I looked at Home Depot and Lowes the other day for glass. Most of the actually glass was super thin. Looked like it would brake on the way home. Lowes does sell large pieces Optix Acrylic that is pretty thick and strong feeling. Anyone know if it blocks UV rays or not?

Kyle,


----------



## ffokazak (Feb 23, 2006)

Dont really know, But any glass shop will get you the appropriate glass, 

Cheers


----------



## PositiveDave (Dec 1, 2008)

Get a piece of acrylic and use it as a mask on a screen, it will either work or not. You will get a lot of scratches in acrylic which can affect your result.


----------



## kylerogers (Jul 30, 2008)

ffokazak said:


> Dont really know, But any glass shop will get you the appropriate glass,
> 
> Cheers


Alright, I'll have to check my yellow pages.

I'm conducting an experiment right now. I have a Lawson Quest, which has a 500 watt Halogen that is about 10 inches (measured from bottom of light enclosure to glass over the screen) high. I disconnected the lamp part from the base and mounted it to the wall so it is now about 22 inches instead of 10. I also removed the safety glass. 

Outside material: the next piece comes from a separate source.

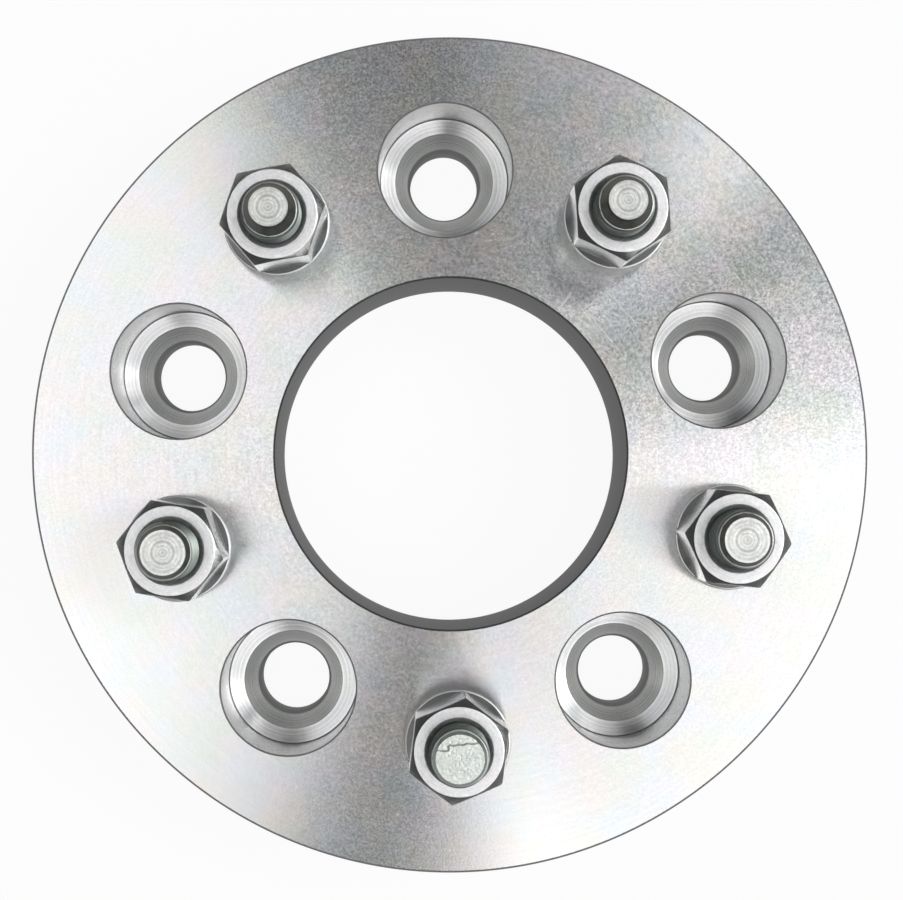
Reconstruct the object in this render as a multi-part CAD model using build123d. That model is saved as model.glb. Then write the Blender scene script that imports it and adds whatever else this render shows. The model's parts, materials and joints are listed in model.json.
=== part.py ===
from build123d import *
import math
import os

# Bolt-on wheel spacer: a turned aluminium ring with five counterbored lug holes,
# five pressed-in wheel studs and a lug nut run down on each stud.
# Millimetres. Origin at the centre of the back (hub) face, +Z out through the wheel face.

# Bolt circle shared by the lug holes and the wheel studs
lug_count = 5
pitch_circle = 120.65
first_hole_angle = 19.2

# Adapter body
rim_width = 28.375
body_thickness = 31.75
body_edge_chamfer = 0.5
bore_diameter = 74.6
bore_edge_chamfer = 0.4

# Lug holes: straight land at the back, a steep lead, conical nut seat, counterbore open to the wheel face
through_hole_diameter = 15.1
land_length = 6.1
lead_length = 2.45
lead_width = 0.55
seat_angle = 60.0
seat_width = 2.75
counterbore_floor_width = 3.4
counterbore_edge_chamfer = 0.35
back_edge_chamfer = 0.4

# Wheel studs
thread_diameter = 12.0
shank_clearance = 0.35
stud_reach = 32.3
head_diameter = 19.0
head_height = 4.2
head_edge_chamfer = 0.6
head_setback = 0.8
head_recess_clearance = 1.5
knurl_clearance = 0.01
knurl_depth = 0.28
knurl_length = 9.0
knurl_rib_count = 36

# Stud ends: a flat tip, a neck of the tip's diameter, a 45 degree shoulder up to the first thread,
# which lies this far inside the full thread, and a lead-in over which the thread reaches full size
tip_edge_chamfer = 0.15
thread_lead_in = 1.1
dog_point_diameter = 7.9
dog_point_length = 2.8
dog_shoulder_inset = 0.55
chamfered_tip_diameter = 9.1
chamfered_neck_length = 0.9
chamfered_shoulder_inset = 0.55
sheared_tip_diameter = 9.8
sheared_neck_length = 0.5
sheared_shoulder_inset = 0.4

# Break in the sheared end: a lower step beyond a slanting line, and a ledge at its left that comes nearer
sheared_step_depth = 0.4
sheared_step_offset = 2.85
sheared_step_angle = 5.0
sheared_ledge_offset = 1.7
sheared_ledge_start = 2.3

# Lug nuts
across_flats = 19.0
nut_height = 21.8
nut_corner_radius = 0.5
thread_fit = 0.02
nose_wall = 1.0
nose_countersink = 0.4
mouth_width = 0.93
mouth_angle = 90.0
top_ring_inset = 0.47
top_chamfer_angle = 30.0
bulge_overhang = 0.1
bulge_round = 0.45
bulge_arc_rise = 0.11
bulge_band = 0.7
bulge_land_width = 0.4
bulge_land_angle = 10.0
bulge_shoulder_angle = 38.0

# Corner direction of each nut's hexagon, as the nuts happen to stand
nut_corner_angles = [34.0, 11.0, 51.0, 23.0, 54.0]

# How far each cutting solid runs past the faces that it opens
cutter_margin = 1.0

# Sizes that follow from the driving ones
pitch_radius = pitch_circle / 2
body_radius = pitch_radius + rim_width
bore_radius = bore_diameter / 2
through_radius = through_hole_diameter / 2
seat_slope = math.tan(math.radians(seat_angle / 2))
seat_foot_radius = through_radius + lead_width
seat_foot_z = land_length + lead_length
seat_mouth_radius = seat_foot_radius + seat_width
seat_mouth_z = seat_foot_z + seat_width / seat_slope
counterbore_radius = seat_mouth_radius + counterbore_floor_width
thread_radius = thread_diameter / 2
stud_hole_radius = thread_radius + shank_clearance
head_radius = head_diameter / 2
recess_radius = head_radius + head_recess_clearance
recess_depth = head_height + head_setback
stud_tip_z = body_thickness + stud_reach
flat_radius = across_flats / 2
corner_radius = flat_radius / math.cos(math.pi / 6)
bulge_radius = corner_radius + bulge_overhang
nose_radius = thread_radius + nose_wall
cone_top_radius = bulge_radius - bulge_round
cone_top_z = (cone_top_radius - nose_radius) / seat_slope
step_angle = 360.0 / lug_count


def turned(points):
    """A solid turned about the Z axis from (radius, height) points."""
    with BuildPart() as part:
        with BuildSketch(Plane.XZ):
            with BuildLine():
                Polyline(*points, close=True)
            make_face()
        revolve(axis=Axis.Z)
    return part.part


def on_circle(solid, index, half_step=0.0):
    """The solid moved to its place on the bolt circle, without turning it."""
    angle = math.radians(first_hole_angle + (index + half_step) * step_angle)
    return solid.moved(Location((pitch_radius * math.cos(angle), pitch_radius * math.sin(angle), 0)))


def lug_hole_cutter():
    """Everything that is cut from the body at one lug hole."""
    top = body_thickness
    mouth = counterbore_radius + counterbore_edge_chamfer
    return turned([
        (0, -cutter_margin),
        (through_radius + back_edge_chamfer, -cutter_margin),
        (through_radius + back_edge_chamfer, 0),
        (through_radius, back_edge_chamfer),
        (through_radius, land_length),
        (seat_foot_radius, seat_foot_z),
        (seat_mouth_radius, seat_mouth_z),
        (counterbore_radius, seat_mouth_z),
        (counterbore_radius, top - counterbore_edge_chamfer),
        (mouth, top),
        (mouth, top + cutter_margin),
        (0, top + cutter_margin),
    ])


def stud_hole_cutter():
    """The pressed stud's hole, with its head recess in the back face."""
    return turned([
        (0, -cutter_margin),
        (recess_radius + back_edge_chamfer, -cutter_margin),
        (recess_radius + back_edge_chamfer, 0),
        (recess_radius, back_edge_chamfer),
        (recess_radius, recess_depth),
        (stud_hole_radius, recess_depth),
        (stud_hole_radius, body_thickness + cutter_margin),
        (0, body_thickness + cutter_margin),
    ])


def adapter_body():
    """The turned and drilled aluminium ring."""
    top = body_thickness
    edge = body_edge_chamfer
    body = turned([
        (bore_radius + bore_edge_chamfer, 0),
        (body_radius - edge, 0),
        (body_radius, edge),
        (body_radius, top - edge),
        (body_radius - edge, top),
        (bore_radius + bore_edge_chamfer, top),
        (bore_radius, top - bore_edge_chamfer),
        (bore_radius, bore_edge_chamfer),
    ])
    lug_hole = lug_hole_cutter()
    stud_hole = stud_hole_cutter()
    for index in range(lug_count):
        body -= on_circle(lug_hole, index)
        body -= on_circle(stud_hole, index, 0.5)
    return body


def stud_end(tip_diameter, neck_length, shoulder_inset):
    """Profile of a stud's end, from the full thread up to the flat tip."""
    radius = tip_diameter / 2
    first_crest = thread_radius - shoulder_inset
    shoulder_z = stud_tip_z - neck_length
    crest_z = shoulder_z - (first_crest - radius)
    return [
        (thread_radius, crest_z - thread_lead_in),
        (first_crest, crest_z),
        (radius, shoulder_z),
        (radius, stud_tip_z - tip_edge_chamfer),
        (radius - tip_edge_chamfer, stud_tip_z),
    ]


def knurl():
    """The serrated collar under the head that grips the hole."""
    crest = stud_hole_radius - knurl_clearance
    root = crest - knurl_depth
    points = []
    for rib in range(knurl_rib_count):
        for half, radius in ((0, crest), (0.5, root)):
            angle = 2 * math.pi * (rib + half) / knurl_rib_count
            points.append((radius * math.cos(angle), radius * math.sin(angle)))
    with BuildPart() as part:
        with BuildSketch(Plane.XY.offset(recess_depth)):
            with BuildLine():
                Polyline(*points, close=True)
            make_face()
        extrude(amount=knurl_length)
    return part.part


def wheel_stud(end_profile):
    """A headed stud from its head in the back recess to its tip, thread drawn at its major diameter."""
    edge = head_edge_chamfer
    shank = turned([
        (0, head_setback),
        (head_radius - edge, head_setback),
        (head_radius, head_setback + edge),
        (head_radius, recess_depth),
        (thread_radius, recess_depth),
        *end_profile,
        (0, stud_tip_z),
    ])
    return shank + knurl()


def shear(stud):
    """Break a stud's end as a rough parting cut does: the far side lies lower, with a ledge at its left."""
    reach = sheared_tip_diameter / 2 + cutter_margin
    depth = sheared_step_depth
    step = Box(2 * reach, reach, depth, align=(Align.CENTER, Align.MIN, Align.MAX))
    ledge = Box(reach, reach, depth, align=(Align.MAX, Align.MIN, Align.MAX))
    step_place = Location((0, sheared_step_offset, stud_tip_z), (0, 0, sheared_step_angle))
    ledge_place = Location((-sheared_ledge_start, sheared_ledge_offset, stud_tip_z))
    return stud - step.moved(step_place) - ledge.moved(ledge_place)


def nut_blank():
    """The nut turned: conical nose, rounded bulge with a narrow land, and a shoulder under the hexagon."""
    land_slope = math.tan(math.radians(bulge_land_angle))
    shoulder_slope = math.tan(math.radians(bulge_shoulder_angle))
    band_top = cone_top_z + bulge_round + bulge_band
    land_radius = bulge_radius - bulge_land_width
    land_z = band_top + bulge_land_width * land_slope
    shoulder_radius = flat_radius - bulge_round
    shoulder_z = land_z + (land_radius - shoulder_radius) * shoulder_slope
    with BuildPart() as blank:
        with BuildSketch(Plane.XZ):
            with BuildLine():
                Polyline((0, 0), (nose_radius, 0), (cone_top_radius, cone_top_z))
                SagittaArc(
                    (cone_top_radius, cone_top_z),
                    (bulge_radius, band_top),
                    -bulge_arc_rise,
                )
                Polyline(
                    (bulge_radius, band_top),
                    (land_radius, land_z),
                    (shoulder_radius, shoulder_z),
                    (0, shoulder_z),
                    (0, 0),
                )
            make_face()
        revolve(axis=Axis.Z)
    return blank.part


def nut_hexagon():
    """The wrench hexagon, chamfered on top and running down into the bulge."""
    top_ring_radius = flat_radius - top_ring_inset
    drop = (corner_radius - top_ring_radius) * math.tan(math.radians(top_chamfer_angle))
    with BuildPart() as hexagon:
        with BuildSketch(Plane.XY.offset(cone_top_z)):
            RegularPolygon(flat_radius, 6, major_radius=False)
            fillet(vertices(), nut_corner_radius)
        extrude(amount=nut_height - cone_top_z)
    chamfer_blank = turned([
        (0, cone_top_z),
        (corner_radius, cone_top_z),
        (corner_radius, nut_height - drop),
        (top_ring_radius, nut_height),
        (0, nut_height),
    ])
    return hexagon.part & chamfer_blank


def lug_nut():
    """An open-ended bulge nut, corners along X, with its thread drawn as a plain bore."""
    bore = thread_radius + thread_fit
    mouth = thread_radius + mouth_width
    mouth_depth = (mouth - bore) / math.tan(math.radians(mouth_angle / 2))
    cutter = turned([
        (0, -cutter_margin),
        (bore + nose_countersink, -cutter_margin),
        (bore + nose_countersink, 0),
        (bore, nose_countersink),
        (bore, nut_height - mouth_depth),
        (mouth, nut_height),
        (mouth, nut_height + cutter_margin),
        (0, nut_height + cutter_margin),
    ])
    return nut_blank() + nut_hexagon() - cutter


# Which end each stud has, counted round the circle from the first stud hole
dog_point_stud = wheel_stud(stud_end(dog_point_diameter, dog_point_length, dog_shoulder_inset))
chamfered_stud = wheel_stud(stud_end(chamfered_tip_diameter, chamfered_neck_length, chamfered_shoulder_inset))
sheared_stud = shear(wheel_stud(stud_end(sheared_tip_diameter, sheared_neck_length, sheared_shoulder_inset)))
stud_kinds = [dog_point_stud, dog_point_stud, chamfered_stud, sheared_stud, chamfered_stud]
nut = lug_nut()

os.makedirs("parts", exist_ok=True)
export_step(adapter_body(), "parts/adapter_body.step")
for index in range(lug_count):
    stud = on_circle(stud_kinds[index % len(stud_kinds)], index, 0.5)
    export_step(stud, f"parts/wheel_stud_{index + 1}.step")
    turn = nut_corner_angles[index % len(nut_corner_angles)]
    seated_nut = nut.moved(Location((0, 0, body_thickness), (0, 0, turn)))
    export_step(on_circle(seated_nut, index, 0.5), f"parts/lug_nut_{index + 1}.step")
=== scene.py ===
"""A bolt-on wheel spacer, dressed: the turned aluminium ring, its wheel studs and its lug nuts.

Everything is in metres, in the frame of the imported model: the origin is the centre of the hub face,
and +Z points out through the wheel face.
"""

from __future__ import annotations

import json
import logging
import math
from abc import ABC, abstractmethod
from collections.abc import Callable, Sequence
from dataclasses import dataclass
from enum import Enum
from functools import cache

import bmesh
import bpy
from mathutils import Matrix, Vector, noise


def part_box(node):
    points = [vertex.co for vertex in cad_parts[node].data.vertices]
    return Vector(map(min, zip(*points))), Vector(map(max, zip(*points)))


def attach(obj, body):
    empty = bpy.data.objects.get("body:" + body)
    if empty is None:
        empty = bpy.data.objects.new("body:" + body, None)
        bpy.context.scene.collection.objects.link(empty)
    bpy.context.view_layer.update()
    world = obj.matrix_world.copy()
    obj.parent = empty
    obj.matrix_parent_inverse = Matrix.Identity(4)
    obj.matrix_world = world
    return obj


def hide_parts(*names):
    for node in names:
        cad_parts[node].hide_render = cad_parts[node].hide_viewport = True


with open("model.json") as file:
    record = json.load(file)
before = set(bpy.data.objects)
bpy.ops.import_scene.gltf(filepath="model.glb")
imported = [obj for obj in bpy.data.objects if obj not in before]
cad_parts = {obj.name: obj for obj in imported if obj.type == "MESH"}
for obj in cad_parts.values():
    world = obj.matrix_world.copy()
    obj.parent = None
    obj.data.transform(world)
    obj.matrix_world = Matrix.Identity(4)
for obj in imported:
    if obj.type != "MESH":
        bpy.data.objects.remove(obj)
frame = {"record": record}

MM = 0.001
TURN = 2 * math.pi
UP = Vector((0.0, 0.0, 1.0))
PICTURE_UP = Vector((0.0, 1.0, 0.0))
AXIS_ATTRIBUTE = "turning_axis"
WELD_DISTANCE = 0.001 * MM
NOISE_SPREAD = (0.3, 0.7)
TINT_SPREAD = (0.35, 0.65)
RISING = (0.0, 1.0)
FALLING = (1.0, 0.0)
WHITE = (1.0, 1.0, 1.0, 1.0)

log = logging.getLogger("wheel_spacer")

Colour = tuple[float, float, float]
Socket = bpy.types.NodeSocket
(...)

I have a screen drying right now that I just reclaimed and I'm going to do some test burns. I suspect the burn time to really suck, but the quality to go way up.


----------



## lancelot (Jun 1, 2007)

It may work but I doubt it, Acrylic is a thermal set plastic and will be greatly affected as soon as it heats up, It will contract causing it to bow I would assume.


----------



## ino (Jan 23, 2007)

I would assume that acrylic is more liable to scratch,dirt might get into the groves which could affect your exposure. Just my views.


----------



## inkshirt (May 7, 2016)

Cheap plexiglass works since Im using a 500w. Lamp as precaution wile exposing I had my fan blowing air to disipate the heat also weighed down the plexy from rhe edges I had a very good result. Causion I wouldn't rcomend buying lexan plexy glass because of the uv blocking coatings


----------